Your task is to repeat only the lines from the one with "The OpenSCAD and" through the one with "colour = mixColour(tree, (-350, 200), mask, face, side)", exactly as they stand, both ends included.

+ + + +

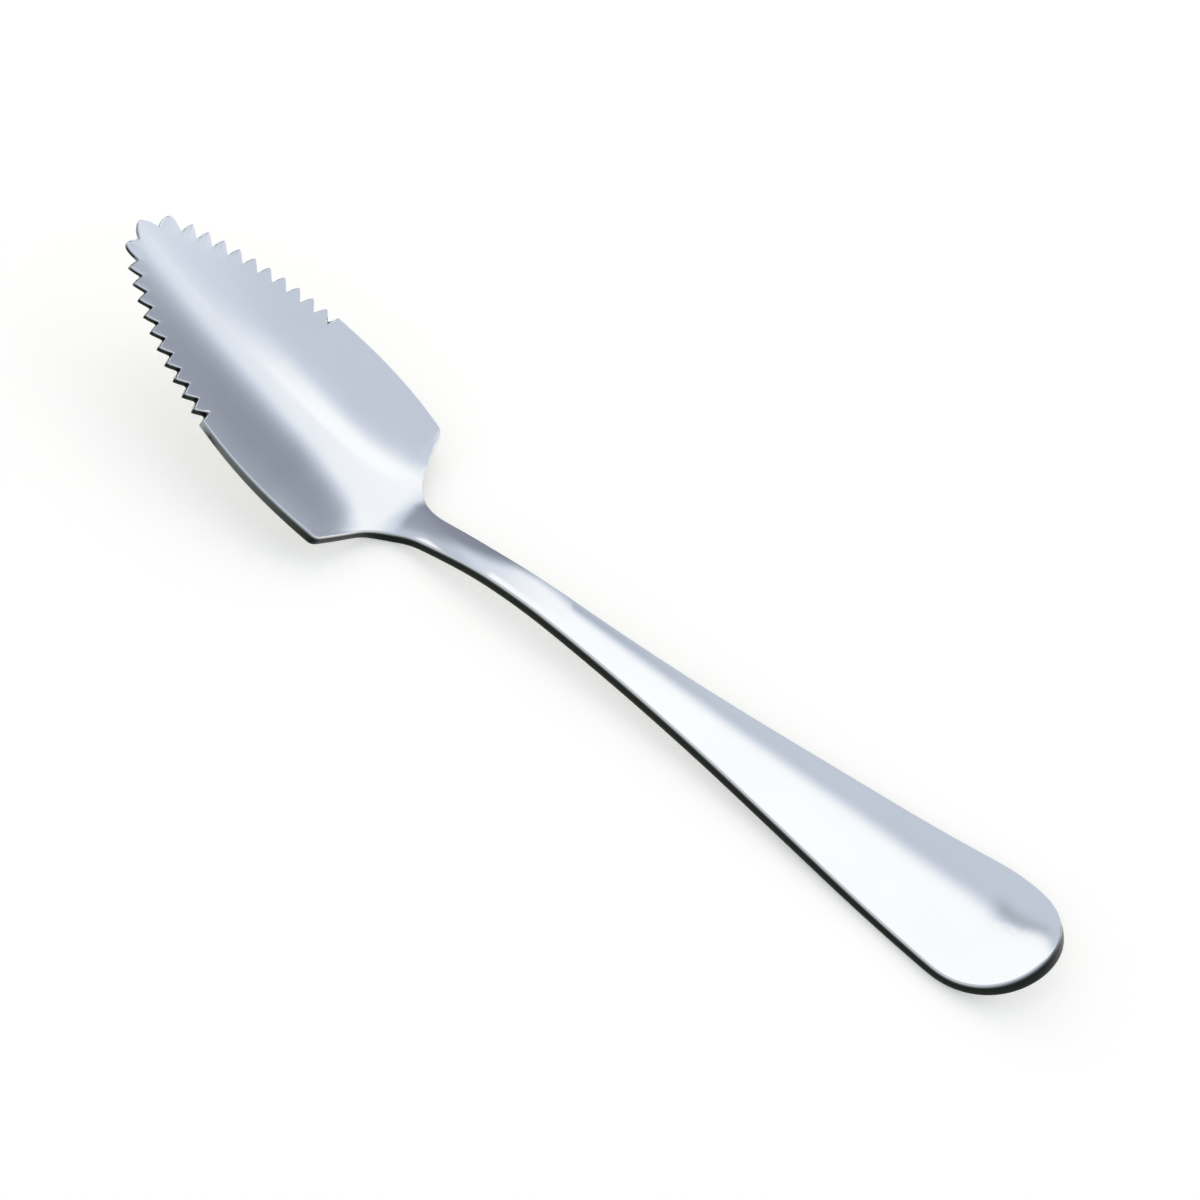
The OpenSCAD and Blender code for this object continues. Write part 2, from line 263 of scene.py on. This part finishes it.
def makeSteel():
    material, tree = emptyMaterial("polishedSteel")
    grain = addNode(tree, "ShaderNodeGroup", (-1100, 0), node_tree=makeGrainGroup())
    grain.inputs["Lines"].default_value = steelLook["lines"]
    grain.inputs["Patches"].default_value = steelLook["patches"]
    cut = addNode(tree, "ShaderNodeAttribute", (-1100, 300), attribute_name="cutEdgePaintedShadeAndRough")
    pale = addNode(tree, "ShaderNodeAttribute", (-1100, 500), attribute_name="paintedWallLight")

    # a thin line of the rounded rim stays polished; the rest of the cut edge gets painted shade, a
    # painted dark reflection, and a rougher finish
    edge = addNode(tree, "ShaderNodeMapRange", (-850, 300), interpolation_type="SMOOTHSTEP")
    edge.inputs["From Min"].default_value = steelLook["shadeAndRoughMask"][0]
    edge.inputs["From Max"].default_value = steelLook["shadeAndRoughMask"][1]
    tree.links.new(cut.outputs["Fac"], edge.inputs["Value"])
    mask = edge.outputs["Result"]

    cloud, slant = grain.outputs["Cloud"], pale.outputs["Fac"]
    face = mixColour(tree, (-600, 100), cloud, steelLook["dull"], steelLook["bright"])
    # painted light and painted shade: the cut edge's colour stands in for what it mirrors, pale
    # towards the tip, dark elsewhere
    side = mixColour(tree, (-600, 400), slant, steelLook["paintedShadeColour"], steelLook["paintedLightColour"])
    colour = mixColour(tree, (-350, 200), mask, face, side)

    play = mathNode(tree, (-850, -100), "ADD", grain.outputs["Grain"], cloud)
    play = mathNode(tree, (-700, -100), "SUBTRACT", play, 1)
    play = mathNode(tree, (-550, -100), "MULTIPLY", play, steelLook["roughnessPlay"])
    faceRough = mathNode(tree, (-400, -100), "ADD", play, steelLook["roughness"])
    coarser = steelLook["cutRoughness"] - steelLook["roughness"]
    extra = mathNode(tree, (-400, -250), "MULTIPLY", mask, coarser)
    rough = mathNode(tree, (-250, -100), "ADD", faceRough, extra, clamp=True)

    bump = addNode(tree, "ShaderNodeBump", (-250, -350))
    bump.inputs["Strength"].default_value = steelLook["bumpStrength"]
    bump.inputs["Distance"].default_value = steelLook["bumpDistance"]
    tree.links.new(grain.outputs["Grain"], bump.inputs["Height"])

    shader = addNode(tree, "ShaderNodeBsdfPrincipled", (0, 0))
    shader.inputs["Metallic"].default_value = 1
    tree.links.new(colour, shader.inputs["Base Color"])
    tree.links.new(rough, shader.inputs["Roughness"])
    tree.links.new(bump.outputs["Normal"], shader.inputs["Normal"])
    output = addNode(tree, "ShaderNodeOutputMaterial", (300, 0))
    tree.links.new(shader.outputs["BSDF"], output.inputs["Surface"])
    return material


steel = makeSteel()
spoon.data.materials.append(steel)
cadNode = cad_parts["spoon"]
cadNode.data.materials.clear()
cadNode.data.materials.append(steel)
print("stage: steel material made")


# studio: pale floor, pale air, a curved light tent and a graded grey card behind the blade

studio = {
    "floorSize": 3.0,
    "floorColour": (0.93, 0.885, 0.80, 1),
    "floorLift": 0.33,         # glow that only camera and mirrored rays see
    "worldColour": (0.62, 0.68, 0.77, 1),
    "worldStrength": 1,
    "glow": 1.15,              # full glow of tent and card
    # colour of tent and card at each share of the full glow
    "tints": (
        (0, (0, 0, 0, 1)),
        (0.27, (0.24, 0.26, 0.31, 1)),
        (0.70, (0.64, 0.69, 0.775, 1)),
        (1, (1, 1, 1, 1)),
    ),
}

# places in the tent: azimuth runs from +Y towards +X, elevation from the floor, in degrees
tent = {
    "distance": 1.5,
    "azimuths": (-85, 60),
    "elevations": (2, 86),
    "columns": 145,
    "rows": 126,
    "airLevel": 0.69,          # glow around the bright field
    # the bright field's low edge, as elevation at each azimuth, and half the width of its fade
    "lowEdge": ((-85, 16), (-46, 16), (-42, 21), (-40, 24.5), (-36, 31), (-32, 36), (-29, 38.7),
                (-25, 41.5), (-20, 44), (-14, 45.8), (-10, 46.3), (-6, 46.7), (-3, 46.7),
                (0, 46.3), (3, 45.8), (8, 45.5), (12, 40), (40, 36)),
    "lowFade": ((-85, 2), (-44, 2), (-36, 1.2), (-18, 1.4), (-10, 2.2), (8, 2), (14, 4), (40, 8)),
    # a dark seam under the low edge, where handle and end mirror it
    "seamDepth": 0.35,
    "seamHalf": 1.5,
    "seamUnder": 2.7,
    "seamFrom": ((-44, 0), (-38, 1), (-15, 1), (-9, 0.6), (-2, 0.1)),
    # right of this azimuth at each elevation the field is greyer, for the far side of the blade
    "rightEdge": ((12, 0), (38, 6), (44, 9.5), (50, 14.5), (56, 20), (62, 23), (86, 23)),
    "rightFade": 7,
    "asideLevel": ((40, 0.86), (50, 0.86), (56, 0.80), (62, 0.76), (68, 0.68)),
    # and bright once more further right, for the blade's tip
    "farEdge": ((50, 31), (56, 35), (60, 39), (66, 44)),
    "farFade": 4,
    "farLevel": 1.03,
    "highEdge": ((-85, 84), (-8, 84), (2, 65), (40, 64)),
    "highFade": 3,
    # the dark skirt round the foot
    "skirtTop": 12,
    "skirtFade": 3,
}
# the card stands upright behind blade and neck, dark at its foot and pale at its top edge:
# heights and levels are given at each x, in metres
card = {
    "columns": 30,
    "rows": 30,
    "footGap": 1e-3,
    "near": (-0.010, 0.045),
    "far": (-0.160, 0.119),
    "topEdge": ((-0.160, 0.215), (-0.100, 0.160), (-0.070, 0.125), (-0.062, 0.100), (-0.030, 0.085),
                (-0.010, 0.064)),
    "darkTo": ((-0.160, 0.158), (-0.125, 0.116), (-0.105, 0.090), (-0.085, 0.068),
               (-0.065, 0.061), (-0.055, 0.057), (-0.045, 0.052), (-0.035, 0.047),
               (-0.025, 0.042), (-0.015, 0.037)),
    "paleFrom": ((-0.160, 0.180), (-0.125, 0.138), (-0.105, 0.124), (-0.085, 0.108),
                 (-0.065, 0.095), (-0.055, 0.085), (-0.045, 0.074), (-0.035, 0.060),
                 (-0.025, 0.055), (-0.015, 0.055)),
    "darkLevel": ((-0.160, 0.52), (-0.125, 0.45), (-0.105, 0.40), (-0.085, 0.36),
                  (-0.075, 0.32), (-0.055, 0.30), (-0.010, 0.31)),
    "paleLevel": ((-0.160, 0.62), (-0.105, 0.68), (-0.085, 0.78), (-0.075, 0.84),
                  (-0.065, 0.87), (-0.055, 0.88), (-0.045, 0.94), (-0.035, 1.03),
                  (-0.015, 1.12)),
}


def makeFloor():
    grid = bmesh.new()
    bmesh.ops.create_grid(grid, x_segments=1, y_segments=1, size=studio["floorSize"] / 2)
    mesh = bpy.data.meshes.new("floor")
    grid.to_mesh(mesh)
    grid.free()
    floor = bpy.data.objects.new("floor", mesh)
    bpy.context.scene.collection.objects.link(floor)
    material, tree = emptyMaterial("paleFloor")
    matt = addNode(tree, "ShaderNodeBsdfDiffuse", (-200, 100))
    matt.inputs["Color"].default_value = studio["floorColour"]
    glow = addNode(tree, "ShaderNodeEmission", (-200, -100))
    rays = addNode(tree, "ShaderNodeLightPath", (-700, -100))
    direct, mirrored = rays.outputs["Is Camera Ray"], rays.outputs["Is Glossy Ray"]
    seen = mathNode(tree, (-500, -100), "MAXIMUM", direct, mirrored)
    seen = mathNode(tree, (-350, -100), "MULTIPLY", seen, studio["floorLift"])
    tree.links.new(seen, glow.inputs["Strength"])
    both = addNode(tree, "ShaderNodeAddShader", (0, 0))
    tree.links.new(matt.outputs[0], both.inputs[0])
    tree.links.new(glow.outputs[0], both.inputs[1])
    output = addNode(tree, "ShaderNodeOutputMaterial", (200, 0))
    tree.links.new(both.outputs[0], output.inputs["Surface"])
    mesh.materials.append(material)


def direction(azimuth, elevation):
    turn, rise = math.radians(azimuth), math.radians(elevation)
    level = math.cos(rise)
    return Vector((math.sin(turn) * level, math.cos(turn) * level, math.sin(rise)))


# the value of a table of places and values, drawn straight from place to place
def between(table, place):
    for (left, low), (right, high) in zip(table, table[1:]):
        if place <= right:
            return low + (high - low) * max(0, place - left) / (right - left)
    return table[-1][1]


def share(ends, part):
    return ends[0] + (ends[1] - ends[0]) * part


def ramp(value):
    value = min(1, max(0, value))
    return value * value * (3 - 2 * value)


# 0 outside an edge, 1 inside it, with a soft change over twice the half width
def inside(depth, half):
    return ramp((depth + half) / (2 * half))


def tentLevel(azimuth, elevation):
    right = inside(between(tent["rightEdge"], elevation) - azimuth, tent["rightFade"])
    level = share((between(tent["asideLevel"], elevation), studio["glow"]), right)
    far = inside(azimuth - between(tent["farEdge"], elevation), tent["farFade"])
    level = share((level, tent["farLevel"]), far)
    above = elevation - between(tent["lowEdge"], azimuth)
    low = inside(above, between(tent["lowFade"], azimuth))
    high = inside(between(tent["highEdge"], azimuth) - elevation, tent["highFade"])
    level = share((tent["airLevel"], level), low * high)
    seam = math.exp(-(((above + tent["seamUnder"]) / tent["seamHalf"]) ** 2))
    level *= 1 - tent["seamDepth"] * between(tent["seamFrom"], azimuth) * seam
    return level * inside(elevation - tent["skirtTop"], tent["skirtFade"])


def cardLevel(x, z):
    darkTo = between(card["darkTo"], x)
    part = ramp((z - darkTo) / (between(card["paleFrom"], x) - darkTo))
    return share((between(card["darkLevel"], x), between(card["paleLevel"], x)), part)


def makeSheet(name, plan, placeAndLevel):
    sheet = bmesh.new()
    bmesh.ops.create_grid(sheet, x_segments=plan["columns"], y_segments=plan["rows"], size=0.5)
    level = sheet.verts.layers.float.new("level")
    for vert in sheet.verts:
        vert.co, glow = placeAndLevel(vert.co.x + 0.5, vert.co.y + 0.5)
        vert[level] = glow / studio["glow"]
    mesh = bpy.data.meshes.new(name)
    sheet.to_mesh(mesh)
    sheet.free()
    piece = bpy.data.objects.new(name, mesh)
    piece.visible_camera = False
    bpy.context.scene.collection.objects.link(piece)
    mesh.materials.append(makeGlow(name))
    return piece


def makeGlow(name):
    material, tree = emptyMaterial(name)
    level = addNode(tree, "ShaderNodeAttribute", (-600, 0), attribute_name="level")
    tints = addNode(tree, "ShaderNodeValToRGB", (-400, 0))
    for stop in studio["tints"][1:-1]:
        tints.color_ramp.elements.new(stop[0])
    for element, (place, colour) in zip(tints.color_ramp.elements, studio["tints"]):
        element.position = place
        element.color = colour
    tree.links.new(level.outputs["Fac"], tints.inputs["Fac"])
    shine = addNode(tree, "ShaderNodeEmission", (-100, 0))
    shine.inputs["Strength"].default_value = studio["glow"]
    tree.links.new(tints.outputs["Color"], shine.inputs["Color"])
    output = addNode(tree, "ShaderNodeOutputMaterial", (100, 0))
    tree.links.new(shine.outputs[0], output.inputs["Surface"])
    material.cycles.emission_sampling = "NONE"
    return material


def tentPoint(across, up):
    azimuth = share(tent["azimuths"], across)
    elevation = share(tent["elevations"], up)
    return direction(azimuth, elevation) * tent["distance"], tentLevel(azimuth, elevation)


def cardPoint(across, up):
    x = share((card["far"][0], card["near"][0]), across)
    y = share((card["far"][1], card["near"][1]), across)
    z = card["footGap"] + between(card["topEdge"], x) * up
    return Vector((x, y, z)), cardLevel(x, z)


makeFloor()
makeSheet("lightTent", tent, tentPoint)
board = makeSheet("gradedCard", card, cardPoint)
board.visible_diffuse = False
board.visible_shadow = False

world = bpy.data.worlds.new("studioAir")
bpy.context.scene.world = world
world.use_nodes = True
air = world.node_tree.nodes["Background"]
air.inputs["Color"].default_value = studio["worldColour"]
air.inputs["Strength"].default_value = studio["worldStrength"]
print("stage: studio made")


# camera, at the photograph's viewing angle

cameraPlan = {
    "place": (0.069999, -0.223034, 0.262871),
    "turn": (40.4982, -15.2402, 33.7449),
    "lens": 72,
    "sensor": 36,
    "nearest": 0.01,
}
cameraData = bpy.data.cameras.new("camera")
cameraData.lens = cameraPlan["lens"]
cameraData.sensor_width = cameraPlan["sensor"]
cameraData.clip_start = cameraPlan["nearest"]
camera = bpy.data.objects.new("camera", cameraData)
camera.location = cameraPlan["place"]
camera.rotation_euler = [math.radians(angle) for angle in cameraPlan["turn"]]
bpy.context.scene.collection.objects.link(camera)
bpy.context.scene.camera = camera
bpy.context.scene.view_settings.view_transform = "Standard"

+ + + +

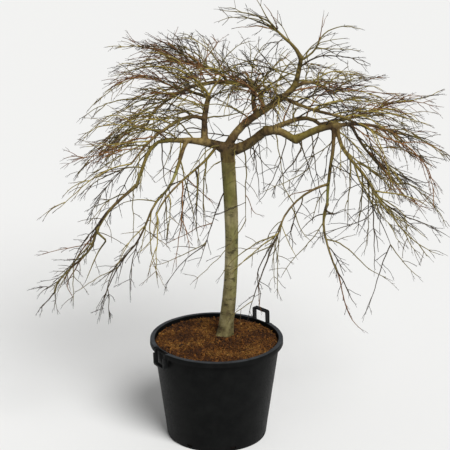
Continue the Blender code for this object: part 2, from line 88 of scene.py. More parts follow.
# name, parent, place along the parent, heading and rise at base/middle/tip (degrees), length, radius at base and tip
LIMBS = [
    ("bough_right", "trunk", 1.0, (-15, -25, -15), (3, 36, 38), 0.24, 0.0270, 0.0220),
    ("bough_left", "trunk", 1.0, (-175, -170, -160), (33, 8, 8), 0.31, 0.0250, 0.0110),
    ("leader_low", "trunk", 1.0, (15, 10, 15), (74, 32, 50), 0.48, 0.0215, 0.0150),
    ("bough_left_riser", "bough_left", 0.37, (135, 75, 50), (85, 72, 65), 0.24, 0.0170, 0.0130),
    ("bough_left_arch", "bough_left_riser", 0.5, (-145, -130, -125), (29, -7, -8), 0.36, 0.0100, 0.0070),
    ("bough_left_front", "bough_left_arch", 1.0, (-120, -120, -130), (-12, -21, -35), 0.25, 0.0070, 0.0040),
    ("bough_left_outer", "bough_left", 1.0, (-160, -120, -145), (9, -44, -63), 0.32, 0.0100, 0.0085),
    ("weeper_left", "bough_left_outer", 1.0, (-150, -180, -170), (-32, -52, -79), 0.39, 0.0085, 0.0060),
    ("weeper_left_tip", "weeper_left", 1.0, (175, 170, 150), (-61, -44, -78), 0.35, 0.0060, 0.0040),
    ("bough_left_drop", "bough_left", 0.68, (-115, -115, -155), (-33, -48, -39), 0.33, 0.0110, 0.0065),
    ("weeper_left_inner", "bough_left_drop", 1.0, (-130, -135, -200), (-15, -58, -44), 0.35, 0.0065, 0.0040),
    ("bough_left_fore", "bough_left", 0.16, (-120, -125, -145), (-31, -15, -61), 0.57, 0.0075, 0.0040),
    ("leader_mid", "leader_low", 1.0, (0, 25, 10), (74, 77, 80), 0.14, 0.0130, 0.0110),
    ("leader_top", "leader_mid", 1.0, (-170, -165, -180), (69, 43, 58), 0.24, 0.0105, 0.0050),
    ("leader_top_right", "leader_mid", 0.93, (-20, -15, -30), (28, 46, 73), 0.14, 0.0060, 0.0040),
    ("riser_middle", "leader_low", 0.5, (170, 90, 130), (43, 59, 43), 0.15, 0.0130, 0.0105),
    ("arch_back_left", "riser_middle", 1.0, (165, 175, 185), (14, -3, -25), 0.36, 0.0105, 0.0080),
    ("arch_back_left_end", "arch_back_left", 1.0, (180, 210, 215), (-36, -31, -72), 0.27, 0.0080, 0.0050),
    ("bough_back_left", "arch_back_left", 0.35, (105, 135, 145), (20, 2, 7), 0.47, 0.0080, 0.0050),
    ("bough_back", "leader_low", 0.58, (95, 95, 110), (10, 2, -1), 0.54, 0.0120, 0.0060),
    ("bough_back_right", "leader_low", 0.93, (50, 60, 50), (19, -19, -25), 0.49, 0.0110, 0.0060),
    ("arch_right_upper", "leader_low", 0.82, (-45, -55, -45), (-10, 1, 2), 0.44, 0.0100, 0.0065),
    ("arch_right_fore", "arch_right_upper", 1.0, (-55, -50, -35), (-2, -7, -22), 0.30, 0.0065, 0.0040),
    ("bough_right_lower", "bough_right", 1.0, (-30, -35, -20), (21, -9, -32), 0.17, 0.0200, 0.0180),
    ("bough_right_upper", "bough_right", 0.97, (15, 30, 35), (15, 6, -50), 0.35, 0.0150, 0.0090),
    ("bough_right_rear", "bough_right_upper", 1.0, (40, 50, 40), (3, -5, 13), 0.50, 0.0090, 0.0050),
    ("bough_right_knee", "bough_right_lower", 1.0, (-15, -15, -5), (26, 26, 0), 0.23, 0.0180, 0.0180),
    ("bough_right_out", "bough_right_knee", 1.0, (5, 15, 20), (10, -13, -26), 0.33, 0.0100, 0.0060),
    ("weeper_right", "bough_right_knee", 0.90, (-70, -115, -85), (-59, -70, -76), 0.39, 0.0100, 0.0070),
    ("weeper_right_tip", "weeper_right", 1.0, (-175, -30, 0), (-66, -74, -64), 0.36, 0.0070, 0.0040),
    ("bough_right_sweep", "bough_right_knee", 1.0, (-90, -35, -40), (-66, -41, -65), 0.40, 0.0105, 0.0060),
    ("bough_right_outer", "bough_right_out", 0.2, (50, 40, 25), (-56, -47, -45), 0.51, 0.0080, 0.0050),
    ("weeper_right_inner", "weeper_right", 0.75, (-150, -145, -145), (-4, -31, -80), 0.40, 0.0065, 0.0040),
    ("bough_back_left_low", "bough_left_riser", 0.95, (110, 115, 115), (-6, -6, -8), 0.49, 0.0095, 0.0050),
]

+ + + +

## THE SOLUTION:
The OpenSCAD and Blender code for this object continues. Write part 2, from line 263 of scene.py on. This part finishes it.
def makeSteel():
    material, tree = emptyMaterial("polishedSteel")
    grain = addNode(tree, "ShaderNodeGroup", (-1100, 0), node_tree=makeGrainGroup())
    grain.inputs["Lines"].default_value = steelLook["lines"]
    grain.inputs["Patches"].default_value = steelLook["patches"]
    cut = addNode(tree, "ShaderNodeAttribute", (-1100, 300), attribute_name="cutEdgePaintedShadeAndRough")
    pale = addNode(tree, "ShaderNodeAttribute", (-1100, 500), attribute_name="paintedWallLight")

    # a thin line of the rounded rim stays polished; the rest of the cut edge gets painted shade, a
    # painted dark reflection, and a rougher finish
    edge = addNode(tree, "ShaderNodeMapRange", (-850, 300), interpolation_type="SMOOTHSTEP")
    edge.inputs["From Min"].default_value = steelLook["shadeAndRoughMask"][0]
    edge.inputs["From Max"].default_value = steelLook["shadeAndRoughMask"][1]
    tree.links.new(cut.outputs["Fac"], edge.inputs["Value"])
    mask = edge.outputs["Result"]

    cloud, slant = grain.outputs["Cloud"], pale.outputs["Fac"]
    face = mixColour(tree, (-600, 100), cloud, steelLook["dull"], steelLook["bright"])
    # painted light and painted shade: the cut edge's colour stands in for what it mirrors, pale
    # towards the tip, dark elsewhere
    side = mixColour(tree, (-600, 400), slant, steelLook["paintedShadeColour"], steelLook["paintedLightColour"])
    colour = mixColour(tree, (-350, 200), mask, face, side)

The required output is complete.